New Delhi, March 19: Malaysia today requested India to scour remote parts of Arunachal Pradesh and search in the Indian Ocean west and south of the Maldives for the missing Malaysia Airlines plane that disappeared on March 8 on its way to Beijing.

India will deploy aircraft to search the northern-most corners of Arunachal Pradesh. It is contemplating joining maritime search operations in the Indian Ocean following the request, officials in the country’s strategic establishment confirmed to The Telegraph late this evening.

But India is convinced the plane could not have landed — or crashed — on its land, especially in Arunachal Pradesh, a region India and China both claim, without any radar spotting the aircraft, officials said.

India has already surveyed all its radars — civilian and military — in that region, and has told Malaysia they did not record any unidentified plane that could possibly be MH370, the missing Malaysia Airlines aircraft.

“This is a new search, in areas completely different from where we looked earlier,” an official said. “But we don’t see any way the plane could have possibly entered our territory — leave alone land or crash in it.”

The new search coordinates handed over by Malaysia to India are based on the maximum distance the plane could have travelled from 8.11am on March 8, when a satellite in the Indian Ocean last received an automatic ping from the aircraft.

The two on-board communication systems used to message air traffic control had long been switched off, so the final ping to the satellite does not pinpoint the plane’s exact position.

But based on the satellite’s own position, the ping has helped investigators draw two specific arcs that signify corridors on which the plane had to be when it last communicated with the satellite.

One corridor stretches from northern Laos, kissing Arunachal Pradesh and running through southwest China into Kazakhstan.
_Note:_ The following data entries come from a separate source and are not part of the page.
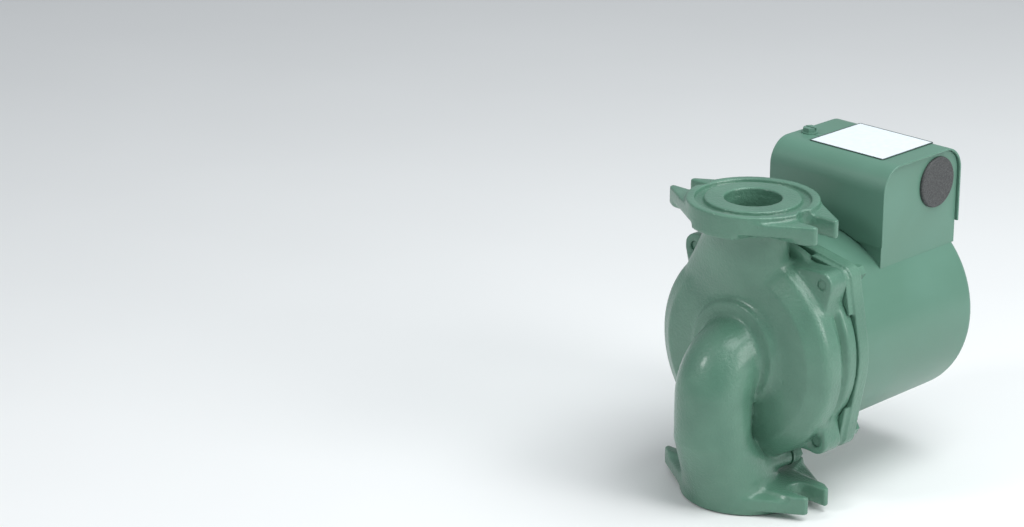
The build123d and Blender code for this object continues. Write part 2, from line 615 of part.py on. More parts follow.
with BuildPart() as terminal_box:
    # Folded base: full side walls, short front and back walls, a shelf, a tab for the cover screw
    outline = rounded_arch(BOX_DEPTH, AXIS_HEIGHT, BOX_TOP_Z, COVER_CORNER - SHEET - GAP)
    extrude(outline, amount=BOX_HALF_WIDTH, both=True)
    extrude(outline, amount=BOX_HALF_WIDTH - SHEET, both=True, mode=Mode.SUBTRACT)
    wall_top = COVER_HEM_Z + 12.0
    for wall_y in (BOX_FRONT_Y, BOX_BACK_Y - SHEET):
        with BuildSketch(Plane.XY.offset(AXIS_HEIGHT)) as wall:
            with Locations((BOX_CENTRE_X, wall_y + SHEET / 2)):
                Rectangle(2 * BOX_HALF_WIDTH, SHEET)
        extrude(wall.sketch, amount=wall_top - AXIS_HEIGHT)
    with BuildSketch(Plane.XY.offset(SHELF_Z)) as shelf:
        with Locations((BOX_CENTRE_X, BOX_FRONT_Y + SHELF_DEPTH / 2)):
            Rectangle(2 * BOX_HALF_WIDTH - SHEET, SHELF_DEPTH)
    extrude(shelf.sketch, amount=SHEET)
    with BuildSketch(Plane.XY.offset(BOX_TOP_Z - SHEET)) as tab:
        with Locations((BOX_LEFT_X + 6.5, COVER_SCREW_Y)):
            Rectangle(13.0, 16.0)
    extrude(tab.sketch, amount=SHEET)
    disc(SHELL_RADIUS, BOX_FRONT_Y - 1.0, BOX_BACK_Y + 1.0, mode=Mode.SUBTRACT)
    with BuildSketch(Plane.YZ.offset(BOX_RIGHT_X - SHEET)) as knockout_hole:
        with Locations((PLUG_Y, PLUG_Z)):
            Circle(KNOCKOUT_RADIUS)
    extrude(knockout_hole.sketch, amount=SHEET, mode=Mode.SUBTRACT)
    with BuildSketch(Plane.YZ.offset(BOX_LEFT_X)) as knockout_score:
        with Locations((PLUG_Y, PLUG_Z)):
            Circle(KNOCKOUT_RADIUS)
            Circle(KNOCKOUT_RADIUS - 0.8, mode=Mode.SUBTRACT)
    extrude(knockout_score.sketch, amount=SHEET / 3, mode=Mode.SUBTRACT)
    with BuildSketch(Plane.XY.offset(BOX_TOP_Z - SHEET)) as tapped_hole:
        with Locations((COVER_SCREW_X, COVER_SCREW_Y)):
            Circle(2.0 + FIT)
    extrude(tapped_hole.sketch, amount=SHEET, mode=Mode.SUBTRACT)
write(terminal_box, "terminal_box")

with BuildPart() as box_cover:
    # One strip folded over front, top and back, wider than the box so that it forms a lip
    outer = rounded_arch(COVER_DEPTH, COVER_HEM_Z, COVER_TOP_Z, COVER_CORNER)
    inner = rounded_arch(COVER_DEPTH - 2 * SHEET, COVER_HEM_Z, COVER_TOP_Z - SHEET, COVER_CORNER - SHEET)
    extrude(outer, amount=BOX_HALF_WIDTH + COVER_LIP, both=True)
    extrude(inner, amount=BOX_HALF_WIDTH + COVER_LIP, both=True, mode=Mode.SUBTRACT)
    disc(SHELL_RADIUS + COVER_HEM_GAP, BOX_FRONT_Y - 5.0, BOX_BACK_Y + 5.0, mode=Mode.SUBTRACT)
    with BuildSketch(Plane.XY.offset(COVER_TOP_Z - SHEET)) as screw_hole:
        with Locations((COVER_SCREW_X, COVER_SCREW_Y)):
            Circle(2.0 + FIT)
    extrude(screw_hole.sketch, amount=SHEET, mode=Mode.SUBTRACT)
write(box_cover, "box_cover")

with BuildPart() as cover_screw:
    # Slotted hexagon washer-head screw
    with BuildSketch(Plane.XY.offset(COVER_TOP_Z - 6.0)) as thread:
        with Locations((COVER_SCREW_X, COVER_SCREW_Y)):
            Circle(2.0)
    extrude(thread.sketch, amount=6.0)
    with BuildSketch(Plane.XY.offset(COVER_TOP_Z)) as washer:
        with Locations((COVER_SCREW_X, COVER_SCREW_Y)):
            Circle(4.5)
    extrude(washer.sketch, amount=0.8)
    with BuildSketch(Plane.XY.offset(COVER_TOP_Z)) as hexagon:
        with Locations((COVER_SCREW_X, COVER_SCREW_Y)):
            RegularPolygon(4.0, 6)
    extrude(hexagon.sketch, amount=3.0)
    with BuildSketch(Plane.XY.offset(COVER_TOP_Z + 1.8)) as slot:
        with Locations((COVER_SCREW_X, COVER_SCREW_Y)):
            Rectangle(10.0, 1.2)
    extrude(slot.sketch, amount=1.2, mode=Mode.SUBTRACT)
write(cover_screw, "cover_screw")

with BuildPart() as knockout_plug:
    # Domed plastic button with a snap collar through the wall
    with BuildSketch(Plane.YZ.offset(BOX_RIGHT_X)) as button:
        with Locations((PLUG_Y, PLUG_Z)):
            Circle(PLUG_RADIUS)
    extrude(button.sketch, amount=PLUG_RISE)
    fillet(knockout_plug.faces().sort_by(Axis.X)[-1].edges(), radius=PLUG_RISE * 0.7)
    with BuildSketch(Plane.YZ.offset(BOX_RIGHT_X - 6.0)) as collar:
        with Locations((PLUG_Y, PLUG_Z)):
            Circle(KNOCKOUT_RADIUS - FIT)
            Circle(KNOCKOUT_RADIUS - 1.5, mode=Mode.SUBTRACT)
    extrude(collar.sketch, amount=6.0)
write(knockout_plug, "knockout_plug")

with BuildPart() as nameplate:
    with BuildSketch(Plane.XY.offset(COVER_TOP_Z)) as plate:
        with Locations((LABEL_X, LABEL_Y)):
            RectangleRounded(LABEL_WIDTH, LABEL_DEPTH, 1.2)
    extrude(plate.sketch, amount=LABEL_THICKNESS)
write(nameplate, "nameplate")

CAPACITOR_Y = BOX_FRONT_Y + SHELF_DEPTH / 2 + 1.0
CAPACITOR_Z = SHELF_Z + SHEET + CAPACITOR_RADIUS

with BuildPart() as capacitor:
    # Oil-filled can lying across the shelf, with two blade terminals
    with BuildSketch(Plane.YZ.offset(-CAPACITOR_LENGTH / 2)) as can:
        with Locations((CAPACITOR_Y, CAPACITOR_Z)):
            Circle(CAPACITOR_RADIUS)
    extrude(can.sketch, amount=CAPACITOR_LENGTH)
    with BuildSketch(Plane.YZ.offset(CAPACITOR_LENGTH / 2)) as blades:
        for side in (-1, 1):
            with Locations((CAPACITOR_Y + side * 5.0, CAPACITOR_Z)):
                Rectangle(0.8, 6.3)
    extrude(blades.sketch, amount=7.0)
write(capacitor, "capacitor")

with BuildPart() as capacitor_strap:
    # Saddle strap over the capacitor, with a foot on the shelf in front of it
    strap_outer = CAPACITOR_RADIUS + GAP + 0.8
    with BuildSketch(Plane.YZ.offset(-5.0)) as saddle:
        with Locations((CAPACITOR_Y, CAPACITOR_Z)):
            Circle(strap_outer)
        with Locations((CAPACITOR_Y, CAPACITOR_Z - strap_outer / 2)):
            Rectangle(2 * strap_outer, strap_outer)
        with Locations((CAPACITOR_Y, CAPACITOR_Z)):
            Circle(CAPACITOR_RADIUS + GAP, mode=Mode.SUBTRACT)
        with Locations((CAPACITOR_Y, CAPACITOR_Z - strap_outer / 2)):
            Rectangle(2 * (CAPACITOR_RADIUS + GAP), strap_outer, mode=Mode.SUBTRACT)
        with Locations((CAPACITOR_Y, SHELF_Z + SHEET - strap_outer)):
            Rectangle(2 * strap_outer, 2 * strap_outer, mode=Mode.SUBTRACT)
    extrude(saddle.sketch, amount=10.0)
write(capacitor_strap, "capacitor_strap")

with BuildPart() as ground_screw:
    # Hexagon washer screw in the shelf
    with BuildSketch(Plane.XY.offset(SHELF_Z + SHEET)) as washer:
        with Locations((32.0, CAPACITOR_Y)):
            Circle(4.4)
    extrude(washer.sketch, amount=1.0)
    with BuildSketch(Plane.XY.offset(SHELF_Z + SHEET)) as hexagon:
        with Locations((32.0, CAPACITOR_Y)):
            RegularPolygon(3.6, 6)
    extrude(hexagon.sketch, amount=3.6)
write(ground_screw, "ground_screw")

with BuildPart() as lead_bushing:
    # Grommet in the shell's top, where the motor leads come up into the box
    with BuildSketch(Plane.XY.offset(SHELL_TOP_Z - 6.0)) as stem:
        with Locations((0, BUSHING_Y)):
            Circle(BUSHING_RADIUS)
    extrude(stem.sketch, amount=8.0)
    with BuildSketch(Plane.XY.offset(SHELL_TOP_Z)) as flange:
        with Locations((0, BUSHING_Y)):
            Circle(BUSHING_RADIUS + 2.0)
    extrude(flange.sketch, amount=2.0)
    with BuildSketch(Plane.XY.offset(SHELL_TOP_Z - 6.0)) as lead_holes:
        with Locations((0, BUSHING_Y)):
            with PolarLocations(2.4, 3, start_angle=90):
                Circle(LEAD_RADIUS + FIT)
    extrude(lead_holes.sketch, amount=8.0, mode=Mode.SUBTRACT)
write(lead_bushing, "lead_bushing")

with BuildPart() as motor_leads:
    # Three insulated leads that stand up out of the bushing
    with BuildSketch(Plane.XY.offset(SHELL_TOP_Z - 6.0)) as leads:
        with Locations((0, BUSHING_Y)):
            with PolarLocations(2.4, 3, start_angle=90):
                Circle(LEAD_RADIUS)
    extrude(leads.sketch, amount=24.0)
write(motor_leads, "motor_leads")
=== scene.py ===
import math

import bpy
import numpy as np
from mathutils import Matrix, Vector


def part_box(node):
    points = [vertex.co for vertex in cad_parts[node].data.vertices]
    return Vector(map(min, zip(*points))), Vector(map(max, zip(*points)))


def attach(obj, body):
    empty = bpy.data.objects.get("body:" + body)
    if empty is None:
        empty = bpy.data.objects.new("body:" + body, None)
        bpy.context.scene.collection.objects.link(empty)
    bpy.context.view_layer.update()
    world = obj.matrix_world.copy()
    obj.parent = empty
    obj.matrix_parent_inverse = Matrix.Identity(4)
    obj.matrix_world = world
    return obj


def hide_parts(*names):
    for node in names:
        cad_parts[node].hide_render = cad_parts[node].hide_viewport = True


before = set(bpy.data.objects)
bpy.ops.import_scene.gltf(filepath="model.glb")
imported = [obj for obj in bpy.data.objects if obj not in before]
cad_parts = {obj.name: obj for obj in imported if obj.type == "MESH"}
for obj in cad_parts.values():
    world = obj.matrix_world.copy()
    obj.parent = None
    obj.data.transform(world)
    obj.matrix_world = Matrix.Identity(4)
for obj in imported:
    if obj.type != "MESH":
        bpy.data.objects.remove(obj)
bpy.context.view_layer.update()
MM = 0.001
WELD_GAP = 0.001 * MM

# ---------------------------------------------------------------- shared material effects
# Node groups used by several finishes: the orange-peel skin of enamel on a sand casting and the
# finer skin of enamel on sheet metal. They give heights and masks only; every material keeps
# its own Principled shader. The two green enamels are here because several pieces share them.


GRAIN_SHARE = 0.35          # height of the fine grain against the orange peel
EDGE_HIGHLIGHT_GAIN = 1.35            # painted highlight: the enamel colour is paler on outer edges
EDGE_HIGHLIGHT_LIFT = 0.03
RECESS_SHADE = 0.45         # painted shade: the enamel colour is darker in corners and recesses
ROUGHNESS_SPREAD = 0.05
COAT_ROUGHNESS = 0.16


def group_sockets(group, inputs, outputs):
    """Declares a node group's float inputs with their defaults, and its outputs."""
    for name, value in inputs:
        group.interface.new_socket(name, in_out="INPUT", socket_type="NodeSocketFloat")
        group.interface.items_tree[name].default_value = value
    for name in outputs:
        group.interface.new_socket(name, in_out="OUTPUT", socket_type="NodeSocketFloat")


def noise(nodes, links, coords, scale, detail=2.0, roughness=0.5):
    """A noise texture's height at that many features per metre."""
    n = nodes.new("ShaderNodeTexNoise")
    n.inputs["Scale"].default_value = scale
    n.inputs["Detail"].default_value = detail
    n.inputs["Roughness"].default_value = roughness
    links.new(coords, n.inputs["Vector"])
    return n.outputs["Fac"]


def math_node(nodes, links, operation, a, b):
    """A math node; a and b are sockets or plain numbers."""
    n = nodes.new("ShaderNodeMath")
    n.operation = operation
    for socket, value in zip(n.inputs, (a, b)):
        if isinstance(value, (int, float)):
            socket.default_value = value
        else:
            links.new(value, socket)
    return n.outputs[0]


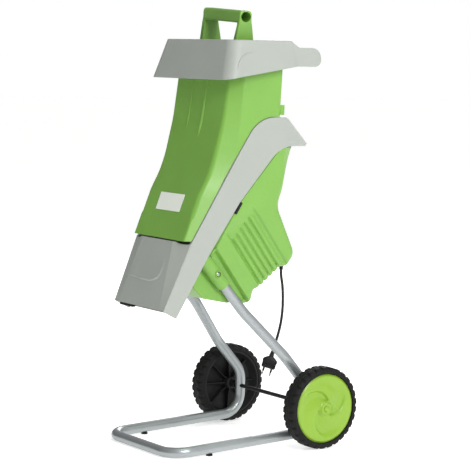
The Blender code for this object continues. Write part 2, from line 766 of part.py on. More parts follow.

The other corridor curves southwest from the Java Sea to the southern Indian Ocean.

From its position on one of the two arcs, the plane could have travelled a maximum of another two hours with the fuel it had remaining.

It is this expanded corridor — that accounts for the additional two hours the plane could have travelled from the last satellite trace — that India will now help search, officials said.

Australia is in charge of the search in the southern Indian Ocean, and Indonesia closer to the Java Sea, but a two-hour flight from the southeastern arc could have brought the plane close to the ocean south and west of the Maldives.

India had earlier searched in the Bay of Bengal and the Andaman Sea, but had wound up its search there after it found no signs of the plane or debris, and after the satellite-based evaluation of the plane’s location showed other areas as likelier final positions for the aircraft.